Esto era para mí Benidorm en esa edad. Pero hay también otros muchos sentimientos bellos que no envejecen, que permanecen tan jóvenes como entonces, cuando los sentí expresarse, como por ejemplo aquel que recuerdo del paso de la Callosina en dirección a Alicante por el estrecho Paseo de la Carretera, antes, denominado “Carretera” y anteriormente, Camino de Altea, y calle del mar.
Por el paseo de la carretera transitaba la Callosina. Por Polop pasaba a las siete y diez o las siete y cuarto. Tengo varios y distintos recuerdos. Recuerdo viajar de niño con mis padres a Alicante con ese autobús, o con mi madre, para ir de compras, o al médico, a visitar a la familia del hermano de mi padre, hacer gestiones… Y esos recuerdos están saturados de energía de sabor ‘virgen’, desconocido y que me creaba nerviosismo, excitación. Viajar me producía cosquillas en la panza hasta que subía y me sentaba. Era enigmático observar por la ventanilla el cambiante paisaje: se trataba de un regalo, del sabor de un placer, del olor de la magia. Siempre había algo que en anteriores viajes me había pasado desapercibido o que, por el interés que despertaba en mí, quería volver a ver, a vivir. Pero de todos los elementos que acompañaban el viaje, el que más me inquietaba y despertaba mi imaginación era el Paseo de la carretera. En ese tramo había que detenerse para que pudieran pasar otros vehículos que venían en sentido opuesto, o bien, al contrario, era a nosotros a quienes nos lo cedían. El paseo de la carretera conformaba un aspecto fascinante y recóndito, paralelo, puede ser, de los secretos que el destino urdía en el viaje a Alicante, tal vez, símil del de la vida.
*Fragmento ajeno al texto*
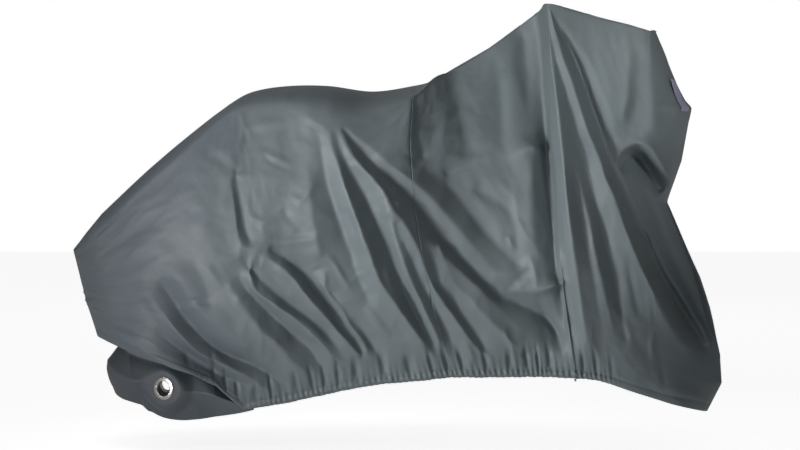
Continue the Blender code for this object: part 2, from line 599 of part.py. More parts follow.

Ese era, lo veo muy claro, otra estación, camuflada, en aquel entonces, de lugar de espera, de excitación, como la mía; del misterio que me conducía, como el autobús, a ver a los desconocidos pasajeros que subían, ya fuera en Benidorm, en la Vila o en cualquier punto del itinerario, como intrigantes, enigmáticos. Allí, en el paseo de la carretera, justo allí, cambió.